:: Work instructions ::
Everything in the listing below from the line containing "const brass = new" through the line containing "if empty is" should be repeated exactly; leave out every other line.

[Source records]

----------------

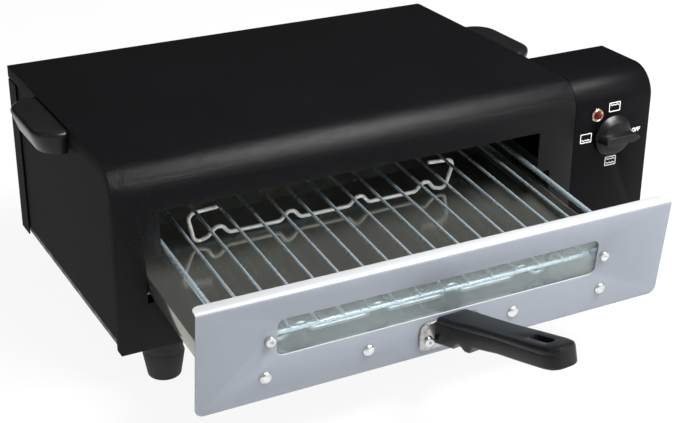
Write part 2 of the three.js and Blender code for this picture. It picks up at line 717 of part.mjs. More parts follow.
/** The grooved bush that lines the cord's hole. */
function cordBush() {
  const rim = CORD_BUSH_RADIUS + CORD_BUSH_RIM;
  const inner = SHEET + GAP;
  const profile = [[CORD_BUSH_BORE, -GAP - CORD_BUSH_RIM], [rim, -GAP - CORD_BUSH_RIM], [rim, -GAP],
    [CORD_BUSH_RADIUS, -GAP], [CORD_BUSH_RADIUS, inner], [rim, inner], [rim, inner + CORD_BUSH_RIM],
    [CORD_BUSH_BORE, inner + CORD_BUSH_RIM], [CORD_BUSH_BORE, -GAP - CORD_BUSH_RIM]];
  return piece('cord_bush', turnedForward(profile, DIAL_X, CONTROL_DEPTH, CORD_BUSH_HEIGHT), 'rubber');
}

/** The rotary switch behind the face, its bush through it, and the nut in front. */
function selectorSwitch() {
  const half = SWITCH_SIZE / 2;
  const y0 = SHEET + GAP;
  const y1 = y0 + SWITCH_DEPTH;
  const bore = SHAFT_RADIUS + GAP;
  const reach = SWITCH_NUT_HEIGHT + 2 * GAP;
  const body = block(DIAL_X - half, DIAL_X + half, y0, y1, DIAL_HEIGHT - half, DIAL_HEIGHT + half);
  const bush = turnedForward(disc(SWITCH_BUSH_RADIUS, -y0 - OVERRUN, reach), DIAL_X, 0, DIAL_HEIGHT);
  const hole = turnedForward(disc(bore, -SHAFT_INSIDE - GAP, reach + OVERRUN), DIAL_X, 0, DIAL_HEIGHT);
  const ring = SWITCH_BUSH_RADIUS + GAP;
  const nut = [[ring, GAP], [SWITCH_NUT_RADIUS, GAP], [SWITCH_NUT_RADIUS, GAP + SWITCH_NUT_HEIGHT],
    [ring, GAP + SWITCH_NUT_HEIGHT], [ring, GAP]];
  return [
    piece('selector_switch', cut(join(body, bush), hole), 'brownPlastic'),
    piece('switch_nut', turnedForward(nut, DIAL_X, 0, DIAL_HEIGHT), 'brightSteel'),
  ];
}

/** The knob, its raised grip bar pointing right, and the shaft it turns. */
function knobPieces() {
  const face = SWITCH_NUT_HEIGHT + 2 * GAP + KNOB_CLEARANCE;
  const top = GAP + KNOB_HEIGHT;
  const skirtTop = GAP + KNOB_CLEARANCE + KNOB_SKIRT;
  const skirtLow = GAP + KNOB_CLEARANCE;
  const crown = turnedForward([[0, skirtLow], [KNOB_RADIUS, skirtLow], [KNOB_RADIUS, skirtTop],
    [KNOB_CROWN_RADIUS, KNOB_CROWN], [0, KNOB_CROWN]], DIAL_X, 0, DIAL_HEIGHT);
  const half = KNOB_BAR_WIDTH / 2;
  const bar = new THREE.Shape();
  bar.moveTo(-KNOB_RADIUS, -half);
  bar.lineTo(KNOB_RADIUS - half, -half);
  bar.lineTo(KNOB_RADIUS + KNOB_POINTER, 0);
  bar.lineTo(KNOB_RADIUS - half, half);
  bar.lineTo(-KNOB_RADIUS, half);
  bar.closePath();
  const grip = alongY(bar, -top, -skirtTop).translate(DIAL_X, 0, DIAL_HEIGHT);
  const atDial = (profile, sides) => turnedForward(profile, DIAL_X, 0, DIAL_HEIGHT, sides);
  const well = atDial(disc(SWITCH_NUT_RADIUS + KNOB_CLEARANCE, 0, face));
  const socket = atDial(disc(SHAFT_RADIUS + GAP, 0, SHAFT_OUTSIDE + GAP), SMALL_SIDES);
  const shaft = atDial(disc(SHAFT_RADIUS, -SHAFT_INSIDE, SHAFT_OUTSIDE), SMALL_SIDES);
  return [
    piece('selector_knob', cut(join(crown, grip), well, socket), 'blackPlastic'),
    piece('selector_shaft', shaft, 'brightSteel'),
  ];
}

/** The pilot lamp: a bright bezel through the face, its red lens and the lamp behind. */
function pilotLamp() {
  const bore = LAMP_LENS_RADIUS + GAP;
  const bezel = [[bore, -LAMP_BARREL], [LAMP_BARREL_RADIUS, -LAMP_BARREL], [LAMP_BARREL_RADIUS, GAP],
    [LAMP_RADIUS, GAP], [LAMP_BARREL_RADIUS, LAMP_RIM], [bore, LAMP_RIM], [bore, -LAMP_BARREL]];
  const lens = [[0, 0], [LAMP_LENS_RADIUS, 0], [LAMP_LENS_RADIUS, SHEET],
    [LAMP_LENS_RADIUS / 2, LAMP_DOME + SHEET / 2], [0, LAMP_DOME + SHEET]];
  const body = disc(LAMP_LENS_RADIUS, -LAMP_BODY_LENGTH, -GAP);
  return [
    piece('lamp_bezel', turnedForward(bezel, LAMP_X, 0, LAMP_HEIGHT), 'brass'),
    piece('lamp_lens', turnedForward(lens, LAMP_X, 0, LAMP_HEIGHT), 'redLens'),
    piece('lamp_body', turnedForward(body, LAMP_X, 0, LAMP_HEIGHT, SMALL_SIDES), 'ceramic'),
  ];
}

// Heating

/** The tubular element at a height: a loop round the oven, both ends out through the right side. */
function element(name, height) {
  const right = BODY_WIDTH + TERMINAL_REACH;
  const left = ELEMENT_SIDE_MARGIN;
  const inner = BODY_WIDTH - ELEMENT_INNER_SETBACK;
  const back = ELEMENT_FRONT_Y + ELEMENT_LOOP_DEPTH;
  const second = ELEMENT_FRONT_Y + ELEMENT_TERMINAL_PITCH;
  const path = [[right, ELEMENT_FRONT_Y, height], [left, ELEMENT_FRONT_Y, height], [left, back, height],
    [inner, back, height], [inner, second, height], [right, second, height]];
  const bends = path.map((corner, i) => (i === path.length - 2 ? ELEMENT_BEND / 2 : ELEMENT_BEND));
  return piece(name, rod(path, ELEMENT_RADIUS, bends), 'elementSheath');
}

/** The insulating block that carries both ends of an element through the right side panel. */
function elementBlock(name, height) {
  const panel = BODY_WIDTH - 2 * (SHEET + GAP);
  const y0 = ELEMENT_FRONT_Y - ELEMENT_RADIUS - BLOCK_MARGIN;
  const y1 = ELEMENT_FRONT_Y + ELEMENT_TERMINAL_PITCH + ELEMENT_RADIUS + BLOCK_MARGIN;
  const half = ELEMENT_RADIUS + BLOCK_MARGIN;
  const flange = block(panel - BLOCK_FLANGE_THICKNESS, panel, y0 - BLOCK_FLANGE, y1 + BLOCK_FLANGE,
    height - half - BLOCK_FLANGE, height + half + BLOCK_FLANGE);
  const inner = panel - BLOCK_FLANGE_THICKNESS;
  const body = block(inner, inner + BLOCK_LENGTH, y0, y1, height - half, height + half);
  const bores = [ELEMENT_FRONT_Y, ELEMENT_FRONT_Y + ELEMENT_TERMINAL_PITCH].map((y) => turnedRight(
    disc(ELEMENT_RADIUS + GAP, -BLOCK_LENGTH, BLOCK_LENGTH + OVERRUN), panel, y, height, SMALL_SIDES));
  return piece(name, cut(join(flange, body), ...bores), 'ceramic');
}

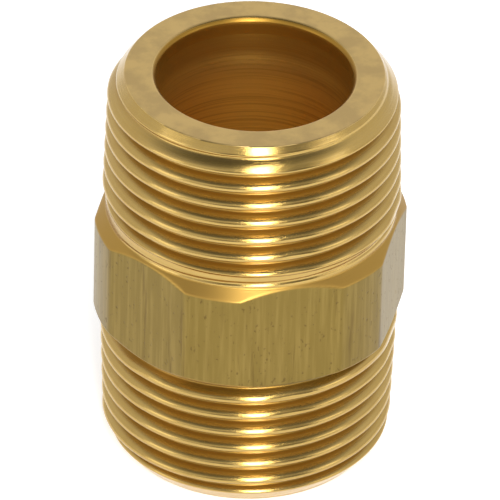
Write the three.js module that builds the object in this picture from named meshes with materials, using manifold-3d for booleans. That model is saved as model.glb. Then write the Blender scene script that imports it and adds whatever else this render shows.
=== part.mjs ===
// Hex nipple for 3/4 inch pipe: one piece machined from hexagon brass bar, with an outside taper
// thread on each end, a hexagon for the wrench in the middle and a bore right through.
// Millimetres. +Z is the bore axis and the origin is halfway along it. Two flats face +Y and -Y.
import * as THREE from 'three';
import { mergeVertices } from 'three/addons/utils/BufferGeometryUtils.js';
import Module from 'manifold-3d';

const { degToRad } = THREE.MathUtils;

// The body.
const OVERALL_LENGTH = 38.1;
const HEX_ACROSS_FLATS = 26.3;
const HEX_CORNER_DIAMETER = 27.9;
const HEX_TOP = 5;
const HEX_BOTTOM = -5.8;
const HEX_CHAMFER_ANGLE = degToRad(42);
const NECK_DIAMETER = 25.9;
const UPPER_NECK_LENGTH = 1.2;
const LOWER_NECK_LENGTH = 0.1;
const END_FACE_DIAMETER = 22.9;
const END_CHAMFER_ANGLE = degToRad(38);
const BORE_DIAMETER = 17.4;
const BORE_EDGE_BREAK = 0.35;

// The thread: 14 turns to the inch, 60 degree form, 1 in 16 taper on the diameter, right-hand.
const THREAD_PITCH = 25.4 / 14;
const THREAD_GAUGE_HEIGHT = 5;
const THREAD_GAUGE_DIAMETER = 26.66;
const THREAD_TAPER = 1 / 32;
const THREAD_DEPTH = 0.98;
const THREAD_ROOT_WIDTH = 0.12;
const THREAD_HALF_ANGLE = degToRad(30);

// The tool's path: it starts in the air above the end face and winds down to the hexagon, where
// it draws back, so that the end of the last turn is only a shallow scratch.
const LEAD_IN_HEIGHT = 1;
const THREAD_TURNS = 8.3;
const DRAW_BACK_START_TURN = 7.65;
const DRAW_BACK_END_TURN = 7.95;
const DRAW_BACK_HEIGHT = 0.6;
const UPPER_START_ANGLE = degToRad(-90);
const LOWER_START_ANGLE = degToRad(-200);

// Fineness of the facets, and how far cutters reach past what they cut.
const SEGMENTS_PER_TURN = 36;
const CUTTER_REACH = 0.4;

const HALF_LENGTH = OVERALL_LENGTH / 2;

const wasm = await Module();
wasm.setup();

// A closed three.js geometry as a solid that can be cut.
function toSolid(geometry) {
  geometry.deleteAttribute('normal');
  geometry.deleteAttribute('uv');
  const merged = mergeVertices(geometry);
  const vertProperties = new Float32Array(merged.attributes.position.array);
  const triVerts = new Uint32Array(merged.index.array);
  return new wasm.Manifold(new wasm.Mesh({ numProp: 3, vertProperties, triVerts }));
}

// The solid's surface as a three.js geometry again.
function toGeometry(solid) {
  const { vertProperties, triVerts } = solid.getMesh();
  const geometry = new THREE.BufferGeometry();
  geometry.setAttribute('position', new THREE.BufferAttribute(vertProperties, 3));
  geometry.setIndex(new THREE.BufferAttribute(triVerts, 1));
  geometry.computeVertexNormals();
  return geometry;
}

// Radius of the thread's crests, at a height above the middle of the nipple.
function crestRadius(height) {
  return THREAD_GAUGE_DIAMETER / 2 - (height - THREAD_GAUGE_HEIGHT) * THREAD_TAPER;
}

// The turned outline of one end, as radius and height above the middle, from the bore round the
// end face and down the outside, past the neck, to the shoulder of the hexagon.
function endOutline(shoulderHeight, neckLength) {
  const boreRadius = BORE_DIAMETER / 2;
  const faceRadius = END_FACE_DIAMETER / 2;
  const neckRadius = NECK_DIAMETER / 2;
  const cornerRadius = HEX_CORNER_DIAMETER / 2;
  const crestRise = crestRadius(HALF_LENGTH) - faceRadius;
  const chamferHeight = crestRise / (Math.tan(END_CHAMFER_ANGLE) - THREAD_TAPER);
  const chamferFoot = HALF_LENGTH - chamferHeight;
  const neckEnd = shoulderHeight + neckLength;
  const neckSlopeEnd = neckEnd + crestRadius(neckEnd) - neckRadius;
  const shoulderDrop = (cornerRadius - neckRadius) * Math.tan(HEX_CHAMFER_ANGLE);
  return [
    new THREE.Vector2(boreRadius, HALF_LENGTH - BORE_EDGE_BREAK),
    new THREE.Vector2(boreRadius + BORE_EDGE_BREAK, HALF_LENGTH),
    new THREE.Vector2(faceRadius, HALF_LENGTH),
    new THREE.Vector2(crestRadius(chamferFoot), chamferFoot),
    new THREE.Vector2(crestRadius(neckSlopeEnd), neckSlopeEnd),
    new THREE.Vector2(neckRadius, neckEnd),
    new THREE.Vector2(neckRadius, shoulderHeight),
    new THREE.Vector2(cornerRadius, shoulderHeight - shoulderDrop),
  ];
}

// The blank as it leaves the lathe, with the bore through the middle.
function turnedBlank() {
  const upper = endOutline(HEX_TOP, UPPER_NECK_LENGTH);
  const lower = endOutline(-HEX_BOTTOM, LOWER_NECK_LENGTH);
  lower.forEach((point) => point.setY(-point.y));
  const outline = [...lower, ...upper.reverse(), lower[0]];
  const geometry = new THREE.LatheGeometry(outline, SEGMENTS_PER_TURN);
  geometry.rotateX(Math.PI / 2);
  return toSolid(geometry);
}

// The hexagon bar, longer than the nipple.
function hexBar() {
  const cornerReach = HEX_ACROSS_FLATS / 2 / Math.cos(Math.PI / 6);
  const corners = Array.from({ length: 6 }, (_, corner) => {
    const angle = (corner * Math.PI) / 3;
    return new THREE.Vector2(cornerReach * Math.cos(angle), cornerReach * Math.sin(angle));
  });
  const outline = new THREE.Shape(corners);
  const depth = OVERALL_LENGTH + 2 * CUTTER_REACH;
  const geometry = new THREE.ExtrudeGeometry(outline, { depth, bevelEnabled: false });
  geometry.translate(0, 0, -depth / 2);
  return toSolid(geometry);
}

// How far the tool has drawn back after a number of turns.
function drawBack(turn) {
  const share = THREE.MathUtils.smoothstep(turn, DRAW_BACK_START_TURN, DRAW_BACK_END_TURN);
  return DRAW_BACK_HEIGHT * share;
}

// What the threading tool takes away on the upper end. The tool's section is extruded straight,
// with x as the reach outwards from the crests, y as height and z as the turns made, and then
// every point is wound round the taper.
function threadCut(startAngle) {
  const halfRoot = THREAD_ROOT_WIDTH / 2;
  const flankRun = (THREAD_DEPTH + CUTTER_REACH) * Math.tan(THREAD_HALF_ANGLE);
  const section = new THREE.Shape([
    new THREE.Vector2(-THREAD_DEPTH, -halfRoot),
    new THREE.Vector2(CUTTER_REACH, -halfRoot - flankRun),
    new THREE.Vector2(CUTTER_REACH, halfRoot + flankRun),
    new THREE.Vector2(-THREAD_DEPTH, halfRoot),
  ]);
  const steps = Math.round(THREAD_TURNS * SEGMENTS_PER_TURN);
  const geometry = new THREE.ExtrudeGeometry(section, {
    depth: steps / SEGMENTS_PER_TURN,
    steps,
    bevelEnabled: false,
  });
  const points = geometry.attributes.position;
  for (let i = 0; i < points.count; i += 1) {
    const turn = points.getZ(i);
    const angle = startAngle - turn * 2 * Math.PI;
    const pathHeight = HALF_LENGTH + LEAD_IN_HEIGHT - turn * THREAD_PITCH;
    const radius = crestRadius(pathHeight) + points.getX(i) + drawBack(turn);
    const height = pathHeight + points.getY(i);
    points.setXYZ(i, radius * Math.cos(angle), radius * Math.sin(angle), height);
  }
  return toSolid(geometry);
}

const upperThread = threadCut(UPPER_START_ANGLE);
const lowerThread = threadCut(LOWER_START_ANGLE).rotate([0, 180, 0]);
const body = turnedBlank().intersect(hexBar()).subtract(upperThread).subtract(lowerThread);

const brass = new THREE.MeshStandardMaterial({ color: 0xc2a66e, roughness: 0.35, metalness: 1 });
const nipple = new THREE.Mesh(toGeometry(body), brass);
nipple.name = 'nipple_body';

const group = new THREE.Group();
group.add(nipple);

export default group;
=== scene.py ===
import math

import bpy
import numpy as np
from mathutils import Matrix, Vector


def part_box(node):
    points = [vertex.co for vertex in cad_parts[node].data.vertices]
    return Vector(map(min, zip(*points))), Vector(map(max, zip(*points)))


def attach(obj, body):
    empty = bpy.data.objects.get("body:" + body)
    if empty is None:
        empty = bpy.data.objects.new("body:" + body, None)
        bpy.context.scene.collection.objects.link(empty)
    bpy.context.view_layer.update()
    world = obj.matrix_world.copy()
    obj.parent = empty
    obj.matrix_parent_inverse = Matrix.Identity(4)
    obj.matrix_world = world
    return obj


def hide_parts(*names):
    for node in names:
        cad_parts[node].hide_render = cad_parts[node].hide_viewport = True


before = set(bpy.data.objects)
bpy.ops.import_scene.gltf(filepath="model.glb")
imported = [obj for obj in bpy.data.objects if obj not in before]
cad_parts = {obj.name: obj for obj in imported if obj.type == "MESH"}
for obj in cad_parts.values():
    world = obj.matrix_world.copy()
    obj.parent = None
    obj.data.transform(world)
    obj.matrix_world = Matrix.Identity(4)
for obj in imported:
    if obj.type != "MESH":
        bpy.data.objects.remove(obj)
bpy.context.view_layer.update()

# ---- The nipple's body -------------------------------------------------------------------------
# One length of drawn hexagon brass bar, turned at both ends, drilled through and threaded. The
# hexagon in the middle keeps the drawn skin of the bar, and its corners are turned down a little.
mm = 0.001
body_low, body_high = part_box("nipple_body")
half_length = body_high.z
flat_distance = body_high.y
corner_radius = body_high.x

hex_top = 5 * mm
hex_bottom = -5.8 * mm
hex_chamfer_slope = math.tan(math.radians(42))
neck_radius = 12.95 * mm
upper_neck_length = 1.2 * mm
lower_neck_length = 0.1 * mm
face_radius = 11.45 * mm
end_chamfer_slope = math.tan(math.radians(38))
bore_radius = 8.7 * mm
bore_break = 0.35 * mm
edge_rounding = 0.1 * mm

pitch = 25.4 / 14 * mm
thread_gauge_height = 5 * mm
thread_radius = 13.33 * mm
thread_taper = 1 / 32
thread_depth = 0.98 * mm
half_root = 0.05 * mm
root_rounding = 0.05 * mm
crest_rounding = 0.42 * mm
flank_rise = 1 / math.tan(math.radians(30))

lead_in = 1 * mm
thread_turns = 8.3
draw_back_turns = (7.65, 7.95)
draw_back = 0.6 * mm
leave_turns = 0.12
leave_lift = 1.2 * mm
clear_lift = 2 * mm
upper_start = math.radians(-90)
lower_start = math.radians(-200)


def smooth_step(value, start, end):
    share = np.clip((value - start) / (end - start), 0, 1)
    return share * share * (3 - 2 * share)


def soft_min(a, b, blend):
    """The smaller of a and b, with the edge between them rounded off."""
    share = np.maximum(blend - abs(a - b), 0) / blend
    return np.minimum(a, b) - share * share * blend / 4


def crest_radius(height):
    return thread_radius - (height - thread_gauge_height) * thread_taper


def turned_radius(height):
    """Radius that the lathe left at a height: end chamfer, thread blank, neck and shoulder."""
    up = abs(height)
    shoulder_height = np.where(height > 0, hex_top, -hex_bottom)
    chamfer = face_radius + (half_length - up) * end_chamfer_slope
    neck_length = np.where(height > 0, upper_neck_length, lower_neck_length)
    neck = neck_radius + np.maximum(up - shoulder_height - neck_length, 0)
    blank = soft_min(soft_min(crest_radius(up), chamfer, edge_rounding), neck, edge_rounding)
    shoulder = neck_radius + (shoulder_height - up) / hex_chamfer_slope
    return np.where(up > shoulder_height, blank, soft_min(shoulder, corner_radius, edge_rounding))


def flat_radius(angle):
    """Distance from the axis to the nearest flat of the hexagon; two flats face +Y and -Y."""
    off_flat = angle % (math.pi / 3) - math.pi / 6
    return flat_distance / np.cos(off_flat)


def thread_floor(angle, height, start_angle):
    """Radius of the thread groove's walls above the hexagon; far outside where there is none."""
    turn_here = (start_angle - angle) / (2 * math.pi)
    path_top = half_length + lead_in
    turn = turn_here + np.round((path_top - height) / pitch - turn_here)
    middle = path_top - turn * pitch
    lift = draw_back * smooth_step(turn, *draw_back_turns)
    lift = lift + leave_lift * smooth_step(turn, thread_turns - leave_turns, thread_turns)
    lift = lift + clear_lift * (turn > thread_turns)
    side = np.maximum(abs(height - middle) - half_root, 0)
    wall = (np.sqrt(side * side + root_rounding**2) - root_rounding) * flank_rise
    return crest_radius(middle) - thread_depth + lift + wall


def outer_radius(angle, height):
    """Radius of the finished outside at an angle round the axis and a height."""
    blank = soft_min(turned_radius(height), flat_radius(angle), edge_rounding)
    upper = thread_floor(angle, height, upper_start)
    lower = thread_floor(math.pi - angle, -height, lower_start)
    return soft_min(blank, np.where(height > 0, upper, lower), crest_rounding)


# Mesh columns stand at these degrees from each corner of the hexagon. They crowd together where
# a flat meets the turned corner.
corner_steps = (0, 2.4, 4.8, 7, 8.6, 9.6, 10.2, 10.8, 11.4, 12.4, 14, 16, 18, 20.5, 23, 25.5, 28)
sector = sorted({-s for s in corner_steps} | set(corner_steps)) + [30]
angles = np.radians([60 * k + s for k in range(6) for s in sector])
column_count = len(angles)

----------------

:: Task result ::
const brass = new THREE.MeshStandardMaterial({ color: 0xc2a66e, roughness: 0.35, metalness: 1 });
const nipple = new THREE.Mesh(toGeometry(body), brass);
nipple.name = 'nipple_body';

const group = new THREE.Group();
group.add(nipple);

export default group;
=== scene.py ===
import math

import bpy
import numpy as np
from mathutils import Matrix, Vector


def part_box(node):
    points = [vertex.co for vertex in cad_parts[node].data.vertices]
    return Vector(map(min, zip(*points))), Vector(map(max, zip(*points)))


def attach(obj, body):
    empty = bpy.data.objects.get("body:" + body)
    if empty is None:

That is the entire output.